Linear Technology’s LTC6803
To minimize conduction losses in the propulsion system, battery packs for hybrid and all-electric vehicles stack low-voltage cells and battery modules to achieve high voltages. For example, total voltage across the battery stack ranges from 375 V in the Tesla Roadster to 330 V in the Ford Escape, 288 V in the Toyota Highlander, 201 V in my Gen-III Prius from Toyota, and 144 V in the Honda Insight.
To borrow a meme from GM, they aren’t your father’s Die Hards. They cost a lot of money and are fussy about things like temperature. Diagnostics and engine-control systems require continual, precise, and fine-grained data about their health.

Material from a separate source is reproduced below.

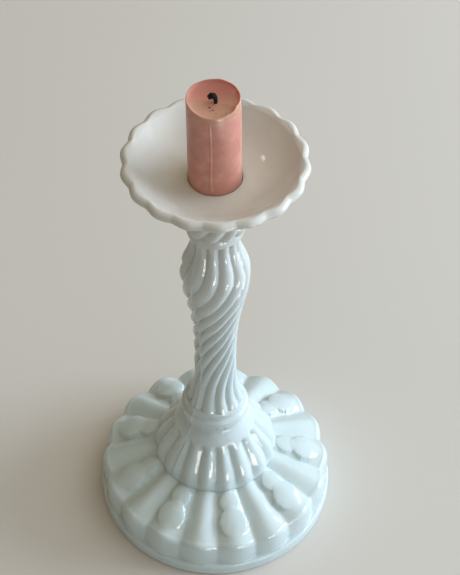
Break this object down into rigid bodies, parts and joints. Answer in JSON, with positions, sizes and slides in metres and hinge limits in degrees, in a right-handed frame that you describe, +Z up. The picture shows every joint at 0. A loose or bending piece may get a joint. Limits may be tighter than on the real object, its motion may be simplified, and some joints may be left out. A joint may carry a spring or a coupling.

One problem with fulfilling those needs lies in measuring and reporting all the voltages in a series stack, where the negative terminal of each successive battery module is at a potential higher and higher above system ground. The crude solution would be opto-isolators (or inductive or capacitive isolators), but car-makers are sensitive about bill-of-materials costs.
Recognizing this, Linear Technology introduced the LTC6802 in 2008 (see “Stack Monitor Chips Without Isolation Concerns To Give Your Electric Car Some Zip” at www.electronicdesign.com). Basically, the chip comprises a 12-input multiplexer and a serial-output analog-to-digital converter (ADC). What made it unique was that multiple battery-monitor ICs could be connected in series to handle battery packs with output voltages greater than 1000 V—no isolators needed.
In February, Linear introduced the next generation of the product at the same price and the same pinout, but with additional features that evolved from 24 months of dealing with the auto industry. For example, some of the new features came about from working with the automobile industry on a new standard, ISO 26262.
“Because ISO 26262 is a system-level specification, no IC can be designed to be fully compliant with the standard by itself. However, Linear has been working directly with OEMs and tier one suppliers to simplify the development of ISO 26262-compliant systems,” says Erik Soule, vice president of signal conditioning products at Linear. “To us, that meant the battery-stack monitor IC needed to have comprehensive diagnostic capabilities of both internal (on-chip) and external (system level) faults.”
Like the earlier LTC6802, Linear’s LTC6803 is intended to be designed into battery packs. Each chip can monitor up to 12 individual battery cells in series. The input channels on both chips can handle common-mode voltages up to 60 V, and both offer the stackable architecture, plus built-in FETs that allow overcharged cells to be discharged.
The really special feature is the serial bus, which can be daisy-chained to provide full reporting on the entire battery bank via a single port. The precision of those measurements is guaranteed to be 0.25% or better, and guaranteed maximum measurement time for all cells in the system is 13 ms. Other standard features include an on-chip temperature sensor plus two external temperature-sensor inputs and on-chip passive cell-balancing.
The LTC6803 also adds a wider cell measurement range (0.3 to 5 V) to support nickel-metal-hydride (NiMH) batteries and supercapacitors in addition to the original support for lithium chemistries. Furthermore, unlike the LTC6802, the power input of the LTC6803 is isolated from the stack, allowing the chip to draw current from an independent source. When powering from this input, the current draw on the pack is reduced to less than 1 µA. Essentially, within the pack, the monitoring chip doesn’t cause any self-discharge.
The LTC6803 is designed to surpass the environmental, reliability, and safety demands of automotive and industrial applications. It’s fully specified from –40°C to 125°C, which is a new feature and essential for all-weather performance.
Packaging is the same 44-lead shrink small-outline package (SSOP) as the LTC6802, with the same pinout, and 1000-unit pricing is still $9.95. Production volumes are available now.